The second trap appears after capital has become valuable. Employers, clients, or collaborators may resist giving the person more control because their contribution is useful under current terms. Resistance can therefore be evidence of value rather than proof the move is wrong.
To distinguish the traps, Newport proposes the law of financial viability: pursue more control when there is credible evidence that people are willing to pay for the path. Payment is an imperfect proxy for value, especially in public service, care work, art, and unequal markets. The broader test is whether an external constituency will commit resources, access, opportunity, or sustained demand—not merely offer encouragement.
Control also needs boundaries. Autonomy without responsibility to users, colleagues, or consequences can become self-indulgence. The valuable form is control that improves how a person contributes while remaining economically and socially supportable.
Mission becomes visible at the frontier of a field
Many people want a career organized around a mission: a unifying purpose that directs projects and increases impact. Newport argues that mission is usually discovered after reaching the adjacent possible of a field, the boundary between established knowledge and newly reachable opportunities.
A beginner can admire a domain but cannot yet see its frontier with enough resolution to identify a credible mission. Career capital supplies the map. Through sustained work, the person learns which important problems remain unsolved, which methods are emerging, and where their particular capabilities can contribute.
This avoids a common failure in purpose-seeking: choosing a mission so broad that it cannot guide action. “Improve education” or “use technology for good” names a value, not a tractable direction. A mission becomes useful when domain knowledge turns it into a specific problem space where progress can be recognized.
Newport uses little bets to explore mission. Rather than commit the entire career to an abstract purpose, run small projects that produce concrete feedback. A bet should be modest enough to complete, large enough to test a direction, and public enough that real people can respond.
He also argues that a mission-driven project should be remarkable in two senses: it is worth remarking on, and it is launched in a venue where people can encounter and spread it. Valuable work without a channel can remain invisible; promotion without valuable work has nothing durable to spread.

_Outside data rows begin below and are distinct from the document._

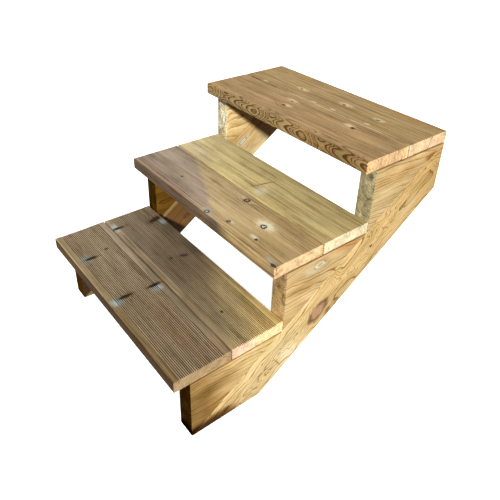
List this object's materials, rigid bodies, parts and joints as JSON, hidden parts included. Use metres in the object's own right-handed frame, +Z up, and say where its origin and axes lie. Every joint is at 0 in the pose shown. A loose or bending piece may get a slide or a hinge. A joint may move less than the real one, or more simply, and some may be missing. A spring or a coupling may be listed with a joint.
{
  "type": "spa steps",
  "caption": "Open-riser timber steps for a spa or deck: paired deck-board treads on built-up saw-tooth stringers, fixed at the back.",
  "frame": {"origin": "on the floor, below the centre of the steps' bounding box", "axes": "+X to the climber's right, +Y up the flight towards the spa or deck, +Z up"},
  "size_m": [0.6, 0.786, 0.531],
  "materials": {
    "tread_timber": "planed pressure-treated softwood decking, unsealed, matt",
    "stringer_timber": "planed pressure-treated softwood board, matt",
    "block_timber": "sawn and planed pressure-treated softwood, matt",
    "galvanised_steel": "galvanised, dull spangle",
    "screw_steel": "yellow-zinc coated, satin"
  },
  "bodies": {
    "root": {"tread_lower_front": "tread_timber", "tread_lower_back": "tread_timber", "tread_middle_front": "tread_timber", "tread_middle_back": "tread_timber", "tread_upper_front": "tread_timber", "tread_upper_back": "tread_timber", "stringer_board_left": "stringer_timber", "stringer_board_right": "stringer_timber", "step_block_left_lower": "block_timber", "step_block_left_middle": "block_timber", "step_block_left_upper": "block_timber", "step_block_right_lower": "block_timber", "step_block_right_middle": "block_timber", "step_block_right_upper": "block_timber", "tread_bracket_left_lower": "galvanised_steel", "tread_bracket_left_middle": "galvanised_steel", "tread_bracket_left_upper": "galvanised_steel", "tread_bracket_right_lower": "galvanised_steel", "tread_bracket_right_middle": "galvanised_steel", "tread_bracket_right_upper": "galvanised_steel", "tread_screw_left_lower_front": "screw_steel", "tread_screw_left_lower_back": "screw_steel", "tread_screw_left_middle_front": "screw_steel", "tread_screw_left_middle_back": "screw_steel", "tread_screw_left_upper_front": "screw_steel", "tread_screw_left_upper_back": "screw_steel", "tread_screw_right_lower_front": "screw_steel", "tread_screw_right_lower_back": "screw_steel", "tread_screw_right_middle_front": "screw_steel", "tread_screw_right_middle_back": "screw_steel", "tread_screw_right_upper_front": "screw_steel", "tread_screw_right_upper_back": "screw_steel", "bracket_screw_left_lower_front": "screw_steel", "bracket_screw_left_lower_back": "screw_steel", "bracket_screw_left_middle_front": "screw_steel", "bracket_screw_left_middle_back": "screw_steel", "bracket_screw_left_upper_front": "screw_steel", "bracket_screw_left_upper_back": "screw_steel", "bracket_screw_right_lower_front": "screw_steel", "bracket_screw_right_lower_back": "screw_steel", "bracket_screw_right_middle_front": "screw_steel", "bracket_screw_right_middle_back": "screw_steel", "bracket_screw_right_upper_front": "screw_steel", "bracket_screw_right_upper_back": "screw_steel", "block_screw_left_lower_front": "screw_steel", "block_screw_left_lower_back": "screw_steel", "block_screw_left_middle_front": "screw_steel", "block_screw_left_middle_back": "screw_steel", "block_screw_left_upper_front": "screw_steel", "block_screw_left_upper_back": "screw_steel", "block_screw_right_lower_front": "screw_steel", "block_screw_right_lower_back": "screw_steel", "block_screw_right_middle_front": "screw_steel", "block_screw_right_middle_back": "screw_steel", "block_screw_right_upper_front": "screw_steel", "block_screw_right_upper_back": "screw_steel"}
  },
  "joints": []
}
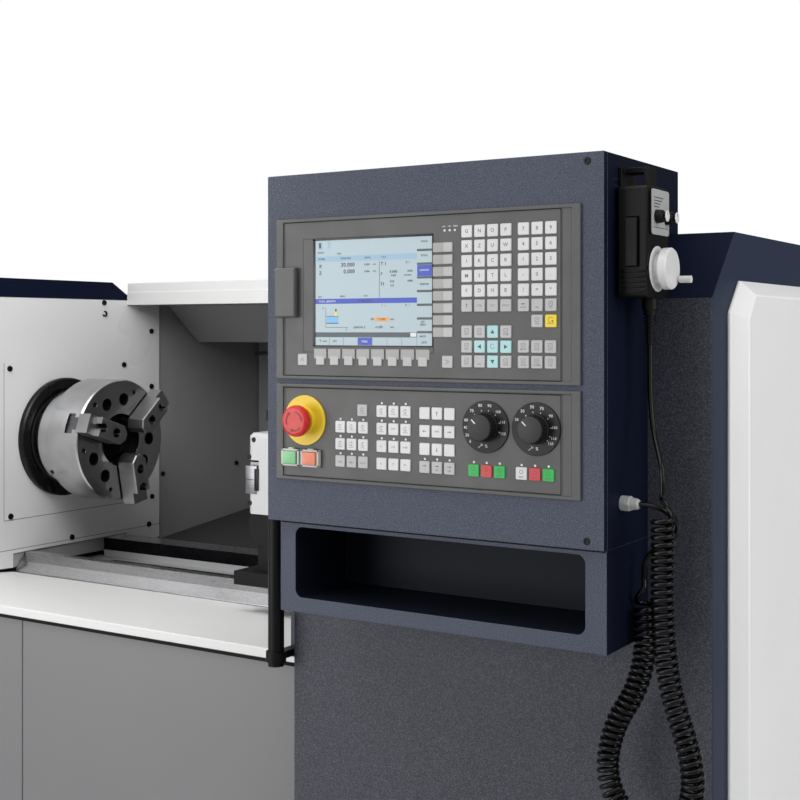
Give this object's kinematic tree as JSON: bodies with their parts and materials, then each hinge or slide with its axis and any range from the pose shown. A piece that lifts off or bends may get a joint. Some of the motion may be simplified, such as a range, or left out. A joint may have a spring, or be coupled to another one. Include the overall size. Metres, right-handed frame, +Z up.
{
  "type": "cnc turning lathe",
  "caption": "Turning lathe with a three-jaw chuck, tool turret and tailstock behind sliding hood leaves, a hinged control cabinet and a hand unit on a curly cord.",
  "frame": {"origin": "middle of the footprint, on the floor", "axes": "+X along the spindle, from the headstock to the tailstock; +Y from the operator to the back; +Z up"},
  "size_m": [2.33, 1.45, 1.556],
  "materials": {
    "navy_paint": "wrinkled powder coat",
    "grey_paint": "satin paint",
    "light_sheet": "satin paint",
    "white_paint": "satin paint",
    "polished_steel": "ground and polished",
    "black_steel": "blackened",
    "cast_iron": "machined casting",
    "bright_metal": "polished",
    "grey_plastic": "fine texture",
    "black_plastic": "satin",
    "key_plastic": "satin foil",
    "yellow_plastic": "satin",
    "red_plastic": "gloss",
    "green_plastic": "lit, gloss",
    "orange_plastic": "lit, gloss",
    "screen_glass": "gloss",
    "window_glass": "clear",
    "cord_rubber": "satin",
    "grey_gland": "satin"
  },
  "bodies": {
    "machine": {"base_frame": "grey_paint", "levelling_feet": "black_steel", "bed": "polished_steel", "front_sill": "white_paint", "screw_cover": "black_steel", "headstock_casting": "cast_iron", "headstock_cover": "navy_paint", "side_plate": "light_sheet", "bearing_ring": "black_steel", "spindle_motor": "grey_paint", "front_guard": "navy_paint", "end_cover": "light_sheet", "rear_guard": "light_sheet", "top_beam": "white_paint", "cabinet_shell": "navy_paint", "pocket_box": "navy_paint", "unit_bracket": "black_steel", "unit_body": "black_plastic", "strain_relief": "cord_rubber", "cable_gland": "grey_gland", "cord_lead": "cord_rubber", "cord_curls": "cord_rubber", "cord_tail": "cord_rubber"},
    "spindle": {"spindle": "polished_steel", "chuck_body": "polished_steel"},
    "jaw_1": {"master_jaw_1": "polished_steel", "top_jaw_1": "polished_steel"},
    "jaw_2": {"master_jaw_2": "polished_steel", "top_jaw_2": "polished_steel"},
    "jaw_3": {"master_jaw_3": "polished_steel", "top_jaw_3": "polished_steel"},
    "feed_screw_shaft": {"feed_screw": "polished_steel"},
    "carriage": {"saddle": "cast_iron"},
    "cross_carriage": {"cross_slide": "black_steel"},
    "turret": {"turret_head": "white_paint", "cutting_tool": "polished_steel"},
    "tailstock": {"tailstock_body": "white_paint"},
    "tailstock_quill": {"quill": "polished_steel"},
    "tailstock_handwheel": {"tailstock_wheel": "bright_metal"},
    "hood_front": {"hood_leaf_front": "navy_paint", "window_front": "window_glass", "door_handle": "grey_plastic"},
    "hood_rear": {"hood_leaf_rear": "navy_paint", "window_rear": "window_glass"},
    "cabinet_leaf": {"cabinet_door": "navy_paint", "operator_panel": "grey_plastic", "screen": "screen_glass", "keypads": "key_plastic", "machine_panel": "grey_plastic", "stop_disc": "yellow_plastic"},
    "interface_cover": {"usb_cover": "black_plastic"},
    "stop_button": {"stop_head": "red_plastic"},
    "start_key": {"start_button": "green_plastic"},
    "halt_key": {"halt_button": "orange_plastic"},
    "feed_override": {"feed_knob": "grey_plastic"},
    "speed_override": {"speed_knob": "grey_plastic"},
    "pulse_wheel": {"unit_wheel": "bright_metal"},
    "axis_selector": {"axis_knob": "black_plastic"},
    "step_selector": {"step_knob": "black_plastic"},
    "enable_key": {"enable_bar": "black_plastic"}
  },
  "joints": [
    {"name": "spindle_spin", "type": "hinge", "parent": "machine", "child": "spindle", "pos_m": [0, 0.029, 1.13], "axis": [1, 0, 0], "continuous": true},
    {"name": "jaw_1_slide", "type": "slide", "parent": "spindle", "child": "jaw_1", "axis": [0, 0.7547, 0.6561], "range_m": [-0.004, 0.004]},
    {"name": "jaw_2_slide", "type": "slide", "parent": "spindle", "child": "jaw_2", "axis": [0, -0.9455, 0.3256], "range_m": [-0.004, 0.004]},
    {"name": "jaw_3_slide", "type": "slide", "parent": "spindle", "child": "jaw_3", "axis": [0, 0.1908, -0.9816], "range_m": [-0.004, 0.004]},
    {"name": "carriage_slide", "type": "slide", "parent": "machine", "child": "carriage", "axis": [1, 0, 0], "range_m": [-0.44, 0.26]},
    {"name": "feed_screw_spin", "type": "hinge", "parent": "machine", "child": "feed_screw_shaft", "pos_m": [0, 0.09, 0.812], "axis": [1, 0, 0], "range_deg": [-15900, 9400]},
    {"name": "cross_feed", "type": "slide", "parent": "carriage", "child": "cross_carriage", "axis": [0, 1, 0], "range_m": [-0.05, 0.05]},
    {"name": "turret_index", "type": "hinge", "parent": "cross_carriage", "child": "turret", "pos_m": [0.255, -0.125, 1.04], "axis": [0, 0, 1], "continuous": true},
    {"name": "tailstock_slide", "type": "slide", "parent": "machine", "child": "tailstock", "axis": [1, 0, 0], "range_m": [-0.13, 0.05]},
    {"name": "tailstock_wheel_turn", "type": "hinge", "parent": "tailstock", "child": "tailstock_handwheel", "pos_m": [0, 0.029, 1.13], "axis": [1, 0, 0], "range_deg": [-5760, 1440]},
    {"name": "quill_slide", "type": "slide", "parent": "tailstock", "child": "tailstock_quill", "axis": [1, 0, 0], "range_m": [-0.0801, 0.0201]},
    {"name": "hood_front_slide", "type": "slide", "parent": "machine", "child": "hood_front", "axis": [-1, 0, 0], "range_m": [0, 1.035]},
    {"name": "hood_rear_slide", "type": "slide", "parent": "machine", "child": "hood_rear", "axis": [-1, 0, 0], "range_m": [0, 0.518]},
    {"name": "cabinet_door_hinge", "type": "hinge", "parent": "machine", "child": "cabinet_leaf", "pos_m": [0.6065, -0.679, 1.3], "axis": [0, 0, -1], "range_deg": [0, 105]},
    {"name": "interface_cover_hinge", "type": "hinge", "parent": "cabinet_leaf", "child": "interface_cover", "pos_m": [0.624, -0.6873, 1.4], "axis": [0, 0, -1], "range_deg": [0, 90]},
    {"name": "stop_push", "type": "slide", "parent": "cabinet_leaf", "child": "stop_button", "axis": [0, 1, 0], "range_m": [0, 0.005]},
    {"name": "start_push", "type": "slide", "parent": "cabinet_leaf", "child": "start_key", "axis": [0, 1, 0], "range_m": [0, 0.003], "stiffness_N_per_m": 800},
    {"name": "halt_push", "type": "slide", "parent": "cabinet_leaf", "child": "halt_key", "axis": [0, 1, 0], "range_m": [0, 0.003], "stiffness_N_per_m": 800},
    {"name": "feed_turn", "type": "hinge", "parent": "cabinet_leaf", "child": "feed_override", "pos_m": [0.922, -0.69, 1.2505], "axis": [0, -1, 0], "range_deg": [-150, 150]},
    {"name": "speed_turn", "type": "hinge", "parent": "cabinet_leaf", "child": "speed_override", "pos_m": [0.986, -0.69, 1.2505], "axis": [0, -1, 0], "range_deg": [-150, 150]},
    {"name": "pulse_wheel_spin", "type": "hinge", "parent": "machine", "child": "pulse_wheel", "pos_m": [1.11, -0.629, 1.4285], "axis": [1, 0, 0], "continuous": true},
    {"name": "axis_select", "type": "hinge", "parent": "machine", "child": "axis_selector", "pos_m": [1.11, -0.634, 1.486], "axis": [1, 0, 0], "range_deg": [-90, 90]},
    {"name": "step_select", "type": "hinge", "parent": "machine", "child": "step_selector", "pos_m": [1.11, -0.604, 1.486], "axis": [1, 0, 0], "range_deg": [-90, 90]},
    {"name": "enable_push", "type": "slide", "parent": "machine", "child": "enable_key", "axis": [0, 1, 0], "range_m": [0, 0.002], "stiffness_N_per_m": 600}
  ],
  "couplings": [
    {"joint": "jaw_2_slide", "follows": "jaw_1_slide", "ratio": 1},
    {"joint": "jaw_3_slide", "follows": "jaw_1_slide", "ratio": 1},
    {"joint": "feed_screw_spin", "follows": "carriage_slide", "rad_per_m": 628.32},
    {"joint": "quill_slide", "follows": "tailstock_wheel_turn", "m_per_rad": 0.00079577},
    {"joint": "hood_rear_slide", "follows": "hood_front_slide", "ratio": 0.5}
  ]
}
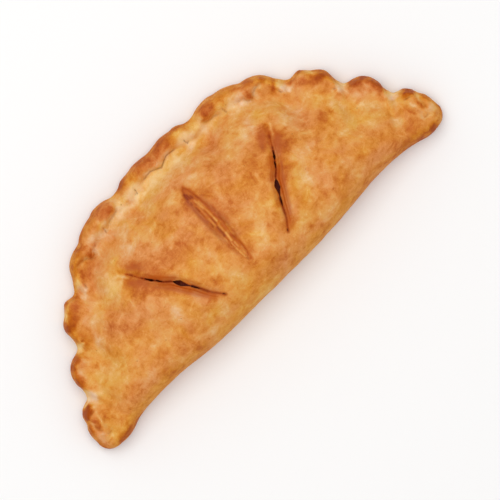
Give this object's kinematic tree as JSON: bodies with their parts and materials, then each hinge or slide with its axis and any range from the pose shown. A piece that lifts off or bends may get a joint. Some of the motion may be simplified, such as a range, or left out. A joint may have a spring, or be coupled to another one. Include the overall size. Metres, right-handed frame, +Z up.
{
  "type": "calzone",
  "caption": "Baked half-moon of folded dough with a scalloped crimped rim, a round folded edge and open steam slits that show its cheese and sauce filling.",
  "frame": {"origin": "centre of the bounding box's underside, on the surface that the calzone rests on", "axes": "+X along the fold from tip to tip, +Y from the folded edge to the crimped rim, +Z up"},
  "size_m": [0.2504, 0.0988, 0.0431],
  "materials": {
    "crust": "golden baked dough, matt, with browner patches",
    "filling": "melted cheese and tomato sauce, moist and glossy"
  },
  "bodies": {
    "root": {"crust": "crust", "filling": "filling"}
  },
  "joints": []
}
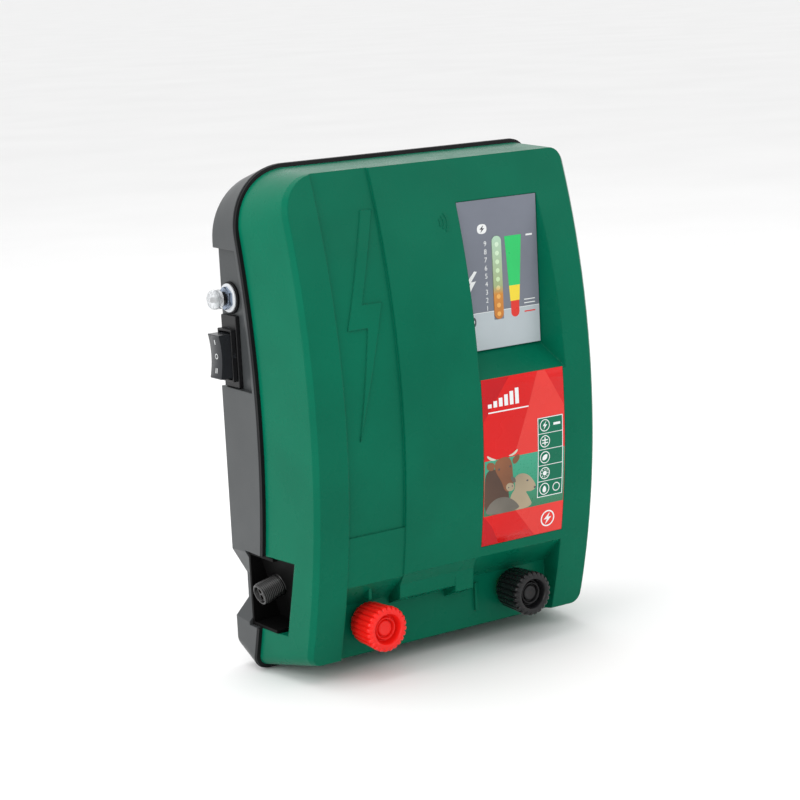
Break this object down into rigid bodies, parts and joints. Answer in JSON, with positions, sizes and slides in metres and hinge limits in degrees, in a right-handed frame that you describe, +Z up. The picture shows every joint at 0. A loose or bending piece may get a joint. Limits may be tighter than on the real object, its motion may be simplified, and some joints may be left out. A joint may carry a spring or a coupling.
{
  "type": "fence energizer",
  "caption": "Wall-hung electric fence energizer with curved green cover, grey rear housing, level display, two ribbed terminal knobs, side rocker switch and sealed button.",
  "frame": {"origin": "centre of the flat back of the case, in the plane of the wall", "axes": "+X to the right seen from the front, +Y towards the wall, +Z up"},
  "size_m": [0.2346, 0.0943, 0.3107],
  "materials": {
    "plastic_housing": "fine moulded grain",
    "plastic_cover": "fine moulded grain, slight sheen",
    "seal_rubber": "matt",
    "display_grey": "smooth printed film",
    "bar_lens": "frosted translucent",
    "lamp_resin": "clear resin",
    "label_film": "laminated film",
    "stud_steel": "zinc plated",
    "contact_brass": "plain",
    "washer_steel": "zinc plated",
    "knob_red": "moulded, slight sheen",
    "knob_black": "moulded, slight sheen",
    "switch_black": "satin",
    "rocker_black": "satin gloss",
    "washer_plastic": "smooth",
    "nut_steel": "dark plated",
    "barrel_plastic": "satin",
    "cap_clear": "clear moulded silicone",
    "liner_black": "fine grain",
    "socket_black": "satin",
    "pin_metal": "bright",
    "board_green": "solder mask over glass fibre",
    "screw_steel": "zinc plated",
    "module_shield": "tinned",
    "core_iron": "varnished laminations",
    "feet_nylon": "natural nylon",
    "winding_copper": "enamelled copper under varnish",
    "can_sleeve": "heat-shrunk sleeve",
    "sink_aluminium": "extruded",
    "transistor_epoxy": "moulded epoxy",
    "lead_red": "insulation",
    "lead_black": "insulation"
  },
  "bodies": {
    "case": {"rear_housing": "plastic_housing", "parting_gasket": "seal_rubber", "front_cover": "plastic_cover", "display_plate": "display_grey", "light_bar": "bar_lens", "bar_lamps": "lamp_resin", "display_board": "board_green", "front_label": "label_film", "fence_stud": "stud_steel", "fence_contact_plate": "contact_brass", "earth_stud": "stud_steel", "earth_contact_plate": "contact_brass", "stud_nuts": "stud_steel", "switch_bezel": "switch_black", "switch_collar": "switch_black", "switch_body": "switch_black", "button_seal": "seal_rubber", "button_washer": "washer_plastic", "button_nut": "nut_steel", "button_barrel": "barrel_plastic", "cable_bay_liner": "liner_black", "power_socket": "socket_black", "socket_insert": "socket_black", "socket_pins": "pin_metal", "main_board": "board_green", "board_screws": "screw_steel", "radio_module": "module_shield", "transformer_core": "core_iron", "transformer_feet": "feet_nylon", "transformer_bobbin": "feet_nylon", "transformer_windings": "winding_copper", "storage_capacitors": "can_sleeve", "heat_sink": "sink_aluminium", "power_transistor": "transistor_epoxy", "fence_lead": "lead_red", "earth_lead": "lead_black", "power_lead": "lead_black", "case_screws": "screw_steel"},
    "fence_clamp": {"fence_clamp_washer": "washer_steel"},
    "fence_knob": {"fence_knob": "knob_red"},
    "earth_clamp": {"earth_clamp_washer": "washer_steel"},
    "earth_knob": {"earth_knob": "knob_black"},
    "switch_rocker": {"switch_rocker": "rocker_black"},
    "test_button": {"button_cap": "cap_clear", "button_plunger": "barrel_plastic"}
  },
  "joints": [
    {"name": "fence_clamp_travel", "type": "slide", "parent": "case", "child": "fence_clamp", "axis": [0, -1, 0], "range_m": [0, 0.003]},
    {"name": "fence_knob_turn", "type": "hinge", "parent": "fence_clamp", "child": "fence_knob", "pos_m": [-0.06, -0.083, -0.1235], "axis": [0, -1, 0], "range_deg": [0, 1080]},
    {"name": "earth_clamp_travel", "type": "slide", "parent": "case", "child": "earth_clamp", "axis": [0, -1, 0], "range_m": [0, 0.003]},
    {"name": "earth_knob_turn", "type": "hinge", "parent": "earth_clamp", "child": "earth_knob", "pos_m": [0.0504, -0.083, -0.1235], "axis": [0, -1, 0], "range_deg": [0, 1080]},
    {"name": "switch_rocker_tilt", "type": "hinge", "parent": "case", "child": "switch_rocker", "pos_m": [-0.11175, -0.0115, 0.0425], "axis": [0, 1, 0], "range_deg": [-10, 10]},
    {"name": "test_button_press", "type": "slide", "parent": "case", "child": "test_button", "axis": [1, 0, 0], "range_m": [0, 0.002], "stiffness_N_per_m": 800}
  ],
  "couplings": [
    {"joint": "fence_knob_turn", "follows": "fence_clamp_travel", "rad_per_m": 6283.2},
    {"joint": "earth_knob_turn", "follows": "earth_clamp_travel", "rad_per_m": 6283.2}
  ]
}
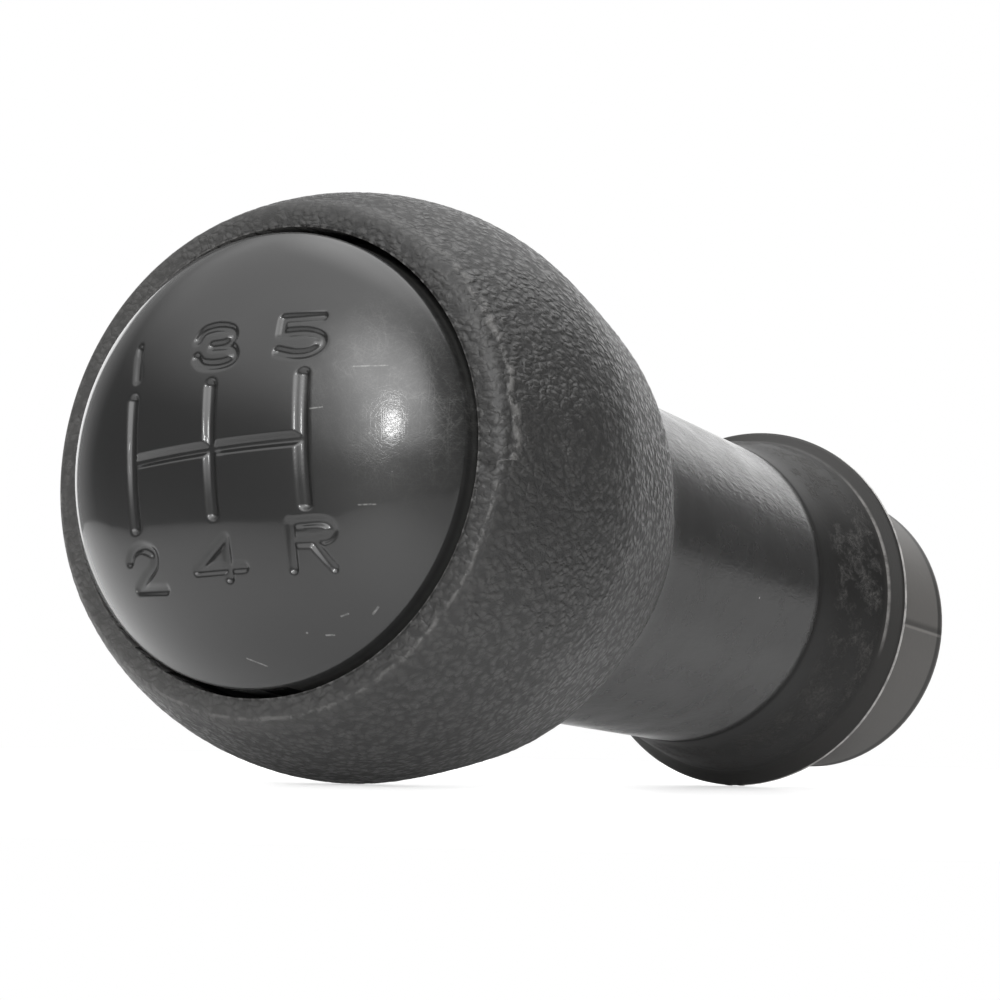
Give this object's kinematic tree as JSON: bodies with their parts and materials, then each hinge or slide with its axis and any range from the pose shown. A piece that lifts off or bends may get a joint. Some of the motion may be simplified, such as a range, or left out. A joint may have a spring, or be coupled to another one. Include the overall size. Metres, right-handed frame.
{
  "type": "gear shift knob",
  "caption": "Ball-headed push-on gear shift knob with a domed shift-pattern cap, a smooth tapering neck and a flared gaiter collar.",
  "frame": {"origin": "centre of the tail's end face, which is the bottom centre of the part", "axes": "+Z along the lever's axis, from the tail towards the pattern cap; +X to the right and +Y upwards on the shift pattern, so reverse is towards +X and -Y"},
  "size_m": [0.05, 0.05, 0.1071],
  "materials": {
    "gloss_black": "gloss",
    "soft_cover": "leather grain",
    "core_plastic": "matte",
    "collar_plastic": "matte",
    "bush_plastic": "satin",
    "spring_wire": "bright"
  },
  "bodies": {
    "root": {"pattern_cap": "gloss_black", "grip_cover": "soft_cover", "core_insert": "core_plastic", "gaiter_collar": "collar_plastic", "lever_bush": "bush_plastic", "spring_ring": "spring_wire"}
  },
  "joints": []
}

Skill is leverage, not a complete theory of a good career
The book deliberately corrects passion-first advice, but its correction can be overextended. Becoming valuable inside a market does not prove that the market’s outcomes are socially valuable. A person can build capital in work that conflicts with their ethics. Deliberate practice should serve a considered definition of contribution, not replace it.
The framework can also understate structural barriers and unpaid responsibilities that affect who can accept low-paid apprenticeships, invest in long practice, or risk autonomy. Market recognition is not a neutral measure of human worth. Career capital is best understood as leverage within particular systems, not as a moral score.
Interest still matters. Sustained practice is easier when the domain contains some curiosity, fit, or meaning, and abandoning every preference for what the market currently rewards can create a capable but alienated career. Newport’s stronger point is that interest should be tested through real work and developed alongside ability rather than treated as a hidden essence.
The usable sequence is to choose a field with tolerable conditions and room to create value, identify the capabilities that distinguish strong practitioners, and practice at the edge of current ability. Let accumulated capital purchase better projects and more control. Use proximity to the field’s frontier to form a specific mission, then test it through small, visible bets. Compelling work is less often found fully formed than built through capabilities that expand what a person is able to choose.